Problem :: Write the material out again, line by line, exactly as it is.
╭─ Given information
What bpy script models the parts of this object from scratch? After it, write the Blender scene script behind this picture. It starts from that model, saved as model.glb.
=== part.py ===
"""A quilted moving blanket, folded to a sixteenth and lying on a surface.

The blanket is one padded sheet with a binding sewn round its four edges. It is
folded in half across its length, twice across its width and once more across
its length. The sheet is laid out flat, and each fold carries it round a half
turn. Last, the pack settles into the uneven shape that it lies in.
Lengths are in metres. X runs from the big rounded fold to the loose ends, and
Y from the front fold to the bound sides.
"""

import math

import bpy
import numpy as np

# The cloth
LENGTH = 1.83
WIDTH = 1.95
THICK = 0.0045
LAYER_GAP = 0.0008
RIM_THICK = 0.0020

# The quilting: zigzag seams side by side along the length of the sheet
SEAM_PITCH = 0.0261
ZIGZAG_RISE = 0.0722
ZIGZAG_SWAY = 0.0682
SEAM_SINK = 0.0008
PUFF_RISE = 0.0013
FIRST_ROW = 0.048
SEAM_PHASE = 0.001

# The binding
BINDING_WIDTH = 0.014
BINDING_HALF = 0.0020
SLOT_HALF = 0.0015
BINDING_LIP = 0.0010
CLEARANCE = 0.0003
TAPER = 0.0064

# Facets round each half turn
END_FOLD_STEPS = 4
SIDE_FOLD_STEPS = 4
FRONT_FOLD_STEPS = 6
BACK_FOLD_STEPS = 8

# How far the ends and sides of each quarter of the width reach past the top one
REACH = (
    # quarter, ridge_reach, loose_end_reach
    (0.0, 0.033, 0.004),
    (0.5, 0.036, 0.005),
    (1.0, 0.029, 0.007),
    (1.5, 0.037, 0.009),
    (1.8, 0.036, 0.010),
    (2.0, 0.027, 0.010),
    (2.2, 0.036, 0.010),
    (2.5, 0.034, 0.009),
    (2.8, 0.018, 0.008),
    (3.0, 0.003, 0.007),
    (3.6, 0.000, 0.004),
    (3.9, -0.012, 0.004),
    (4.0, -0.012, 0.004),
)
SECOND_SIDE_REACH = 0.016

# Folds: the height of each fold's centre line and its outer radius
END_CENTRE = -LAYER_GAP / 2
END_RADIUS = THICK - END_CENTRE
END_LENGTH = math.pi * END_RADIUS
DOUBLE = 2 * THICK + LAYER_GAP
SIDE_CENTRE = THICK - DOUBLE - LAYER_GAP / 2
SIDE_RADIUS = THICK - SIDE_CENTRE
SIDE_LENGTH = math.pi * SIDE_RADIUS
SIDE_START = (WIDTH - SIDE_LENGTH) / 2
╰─
Worked answer ::
What bpy script models the parts of this object from scratch? After it, write the Blender scene script behind this picture. It starts from that model, saved as model.glb.
=== part.py ===
"""A quilted moving blanket, folded to a sixteenth and lying on a surface.

The blanket is one padded sheet with a binding sewn round its four edges. It is
folded in half across its length, twice across its width and once more across
its length. The sheet is laid out flat, and each fold carries it round a half
turn. Last, the pack settles into the uneven shape that it lies in.
Lengths are in metres. X runs from the big rounded fold to the loose ends, and
Y from the front fold to the bound sides.
"""

import math

import bpy
import numpy as np

# The cloth
LENGTH = 1.83
WIDTH = 1.95
THICK = 0.0045
LAYER_GAP = 0.0008
RIM_THICK = 0.0020

# The quilting: zigzag seams side by side along the length of the sheet
SEAM_PITCH = 0.0261
ZIGZAG_RISE = 0.0722
ZIGZAG_SWAY = 0.0682
SEAM_SINK = 0.0008
PUFF_RISE = 0.0013
FIRST_ROW = 0.048
SEAM_PHASE = 0.001

# The binding
BINDING_WIDTH = 0.014
BINDING_HALF = 0.0020
SLOT_HALF = 0.0015
BINDING_LIP = 0.0010
CLEARANCE = 0.0003
TAPER = 0.0064

# Facets round each half turn
END_FOLD_STEPS = 4
SIDE_FOLD_STEPS = 4
FRONT_FOLD_STEPS = 6
BACK_FOLD_STEPS = 8

# How far the ends and sides of each quarter of the width reach past the top one
REACH = (
    # quarter, ridge_reach, loose_end_reach
    (0.0, 0.033, 0.004),
    (0.5, 0.036, 0.005),
    (1.0, 0.029, 0.007),
    (1.5, 0.037, 0.009),
    (1.8, 0.036, 0.010),
    (2.0, 0.027, 0.010),
    (2.2, 0.036, 0.010),
    (2.5, 0.034, 0.009),
    (2.8, 0.018, 0.008),
    (3.0, 0.003, 0.007),
    (3.6, 0.000, 0.004),
    (3.9, -0.012, 0.004),
    (4.0, -0.012, 0.004),
)
SECOND_SIDE_REACH = 0.016

# Folds: the height of each fold's centre line and its outer radius
END_CENTRE = -LAYER_GAP / 2
END_RADIUS = THICK - END_CENTRE
END_LENGTH = math.pi * END_RADIUS
DOUBLE = 2 * THICK + LAYER_GAP
SIDE_CENTRE = THICK - DOUBLE - LAYER_GAP / 2
SIDE_RADIUS = THICK - SIDE_CENTRE
SIDE_LENGTH = math.pi * SIDE_RADIUS
SIDE_START = (WIDTH - SIDE_LENGTH) / 2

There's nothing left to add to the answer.